Ingredients
Method
Preparation
- Roughly chop 2 cups of mixed vegetables, finely chop 1 medium onion, and mince 2 garlic cloves.
Sautéing
- Heat 1 tablespoon of olive oil in a skillet over medium heat until shimmering. Add the chopped onion and sauté for 5–7 minutes until translucent.
- Add minced garlic and cook for 30–45 seconds until fragrant.
Combine ingredients
- Transfer the sautéed onions and garlic to the slow cooker along with the mixed vegetables.
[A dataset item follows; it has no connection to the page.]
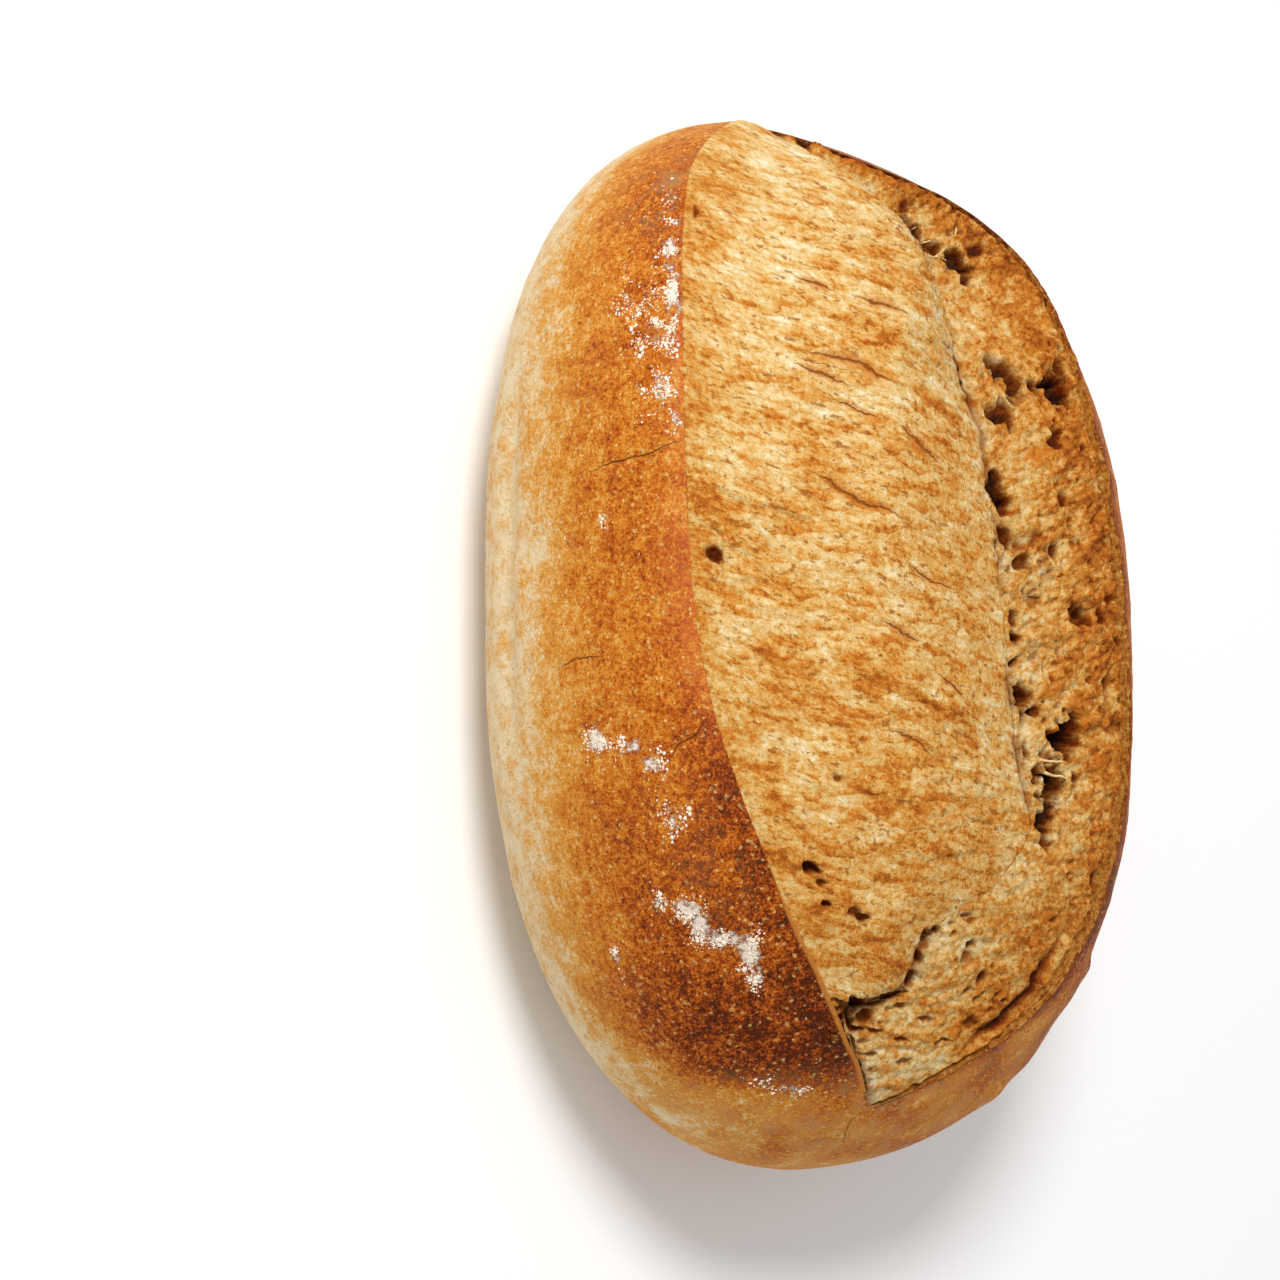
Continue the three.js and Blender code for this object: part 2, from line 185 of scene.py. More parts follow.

- Pour in 2 cups of gluten-free broth and 1 cup of heavy cream or coconut milk. Stir gently.
Season
- Sprinkle in 1 teaspoon dried thyme, plus salt and pepper to taste.
Cook
- Cover and cook on LOW for 6–8 hours or on HIGH for 3–4 hours.
Blend if desired
- Use an immersion blender to blend to a smoother texture, or leave chunky as preferred.
Final adjustments
- Taste and adjust seasoning as needed. If too thick, thin with additional broth.
Serve
- Ladle into warmed bowls and enjoy immediately.
Notes
If using frozen vegetables, add them slightly later to avoid overcooking. For a vegan option, use coconut milk.